The Burden of Court Debt on Washingtonians


On average, courts of limited jurisdiction in Washington assessed $695 per case, and Superior Courts assessed $1,302 in FY16 – FY17.

The majority of Washingtonians assessed legal financial obligations (LFOs) meet state indigency standards, and their low payment rates suggest their debts are uncollectible. In Washington, the inability to pay criminal justice debts can lead to the issuance of a warrant for arrest, jail time, the accrual of a 12 percent interest rate, and additional fees if the debt is transferred to a collection agency. This research brief sampled over 50,000 unique dockets where fines, fees, or other LFOs were imposed during FY 2016 and 2017 and used LFO data from courts of limited jurisdictions and superior courts in Washington to explore assessment and payment patterns. Researchers found few people fully satisfy their LFO debt within four years.
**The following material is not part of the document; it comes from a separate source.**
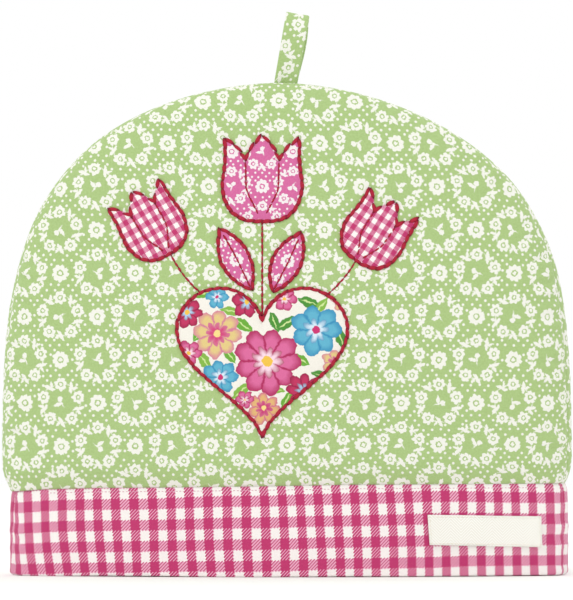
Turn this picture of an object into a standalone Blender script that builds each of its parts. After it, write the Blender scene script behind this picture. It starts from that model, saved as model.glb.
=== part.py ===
"""A wadded tea cosy of green flowered cotton with a gingham band, an applique posy and a hanging loop.

It stands open on its hem. +X is to the viewer's right, the decorated front faces -Y, +Z is up, and the
origin is on the table under the middle of the hem. The shape functions work in millimetres; the meshes
are in metres.

The cosy is two wadded walls, front and back, that meet at the side seams and over the crown. Each wall
is a dome-shaped panel above a straight band. A wall's outer face rolls over a padded edge into the
seam, and its inner face closes on the same seam, so that the cosy is hollow and open below.
"""

from collections import namedtuple
from math import cos, pi, radians, sin, tan

import bmesh
import bpy
import numpy as np

MM = 0.001
GAP = 0.3  # between pieces that touch

# Outline of the cosy from the front
HALF_WIDTH = 165.4
DOME_TOP = 285.6
DOME_FOOT = 20.0  # where the sides start to draw in
RISE_POWER = 4.5
SIDE_POWER = 1.8
CROWN_SHIFT = -4.5  # the crown leans to the left by this
SHIFT_FROM, SHIFT_TO = 170.0, 270.0  # the levels between which the lean comes in
BAND_SEAM = 50.5  # level of the seam between the band and the panel
SHOULDER = 209.0  # level at which the mesh turns from the sides to the crown

# Depth of the cosy
PAD_HALF = 15.0  # half the thickness of the closed cosy a little way in from its rim
OPENED = 37.0  # how much further each wall stands out at the middle of the hem
OPENING_POWER = 1.3  # how the opening fades towards the crown
WALL = 10.0  # wadded wall of a panel

# Padded edge, where a wall rolls over into the side seam
EDGE_REACH = 22.0  # from the rim to the flat of the face
EDGE_FULL = 7.0  # from the seam plane to the outermost line of the edge
SEAM_VALLEY = 3.0  # how deep the seam lies under the rim
VALLEY_ANGLE = 60.0
SEAM_INSIDE = 12.0  # from the rim to where the inner faces meet
INNER_REACH = 30.0

# The seam over the band, and the band itself, which is less puffy than the panel
SEAM_DIP = 4.9  # how far the seam lies under the panel's fullness
PANEL_ROLL = 16.0  # height over which the panel rolls into that seam
BAND_DIP = 3.6  # how far the band lies under the panel's fullness
BAND_ROLL = 12.0
HEM_ROUND_OUTER = 2.0
HEM_ROUND_INNER = 1.0

# Mesh steps
EDGE_STEPS = 7
CROWN_STEPS = 22
PANEL_RISES = (0, 3, 7, 12, 18, 27, 40, 56, 74, 94, 116, 138)  # above the band seam, at the sides
BAND_LEVELS = (0, 0.5, 2, 8, 16, 27, 38, 45)
OUTLINE_SAMPLES = 2000

# Hanging loop: one strip folded over, its two legs side by side in the crown's valley
LOOP_WIDTH = 13.5
LOOP_CLOTH = 1.8
LOOP_TALL = 39.0
LOOP_X = -0.6
LOOP_LEAN = radians(10)
LOOP_FOOT = 284.4  # level of its foot, just clear of the two padded edges
LOOP_SPREAD = 6.5  # how wide the legs stand apart
LOOP_LEGS_APART = 0.5  # between the legs at the foot
LOOP_STEPS = 24

# Label tape on the band
LABEL_LEFT, LABEL_RIGHT = 81.5, 147.5
LABEL_LOW, LABEL_HIGH = 17.0, 35.0
LABEL_CLOTH = 1.0

# Applique posy
PATCH_CLOTH = 1.0
PATCH_CELL = 12.0  # the cloth bends over the wall in cells of this size
ARC_STEPS = 6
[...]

You can read the full text here.  

Key Findings:

  • 78 percent of people with LFO debt meet Washington’s indigency standard.
  • Only 44 percent of LFOs on misdemeanor cases and 8 percent on felony cases are paid.
  • Courts impose a $100 DNA collection fee and a mandatory victim penalty assessment– $250 for misdemeanors and $500 for felony convictions.
  • In all courts, 4 percent of people pay LFOs in full the day it’s assessed,  and only 20 percent make the full payment by the end of year two.


  • Abolish all fees assigned at conviction.
  • Restructure fines and restitution orders to account for ability to pay.
  • Identify equitable sources for funding the legal system.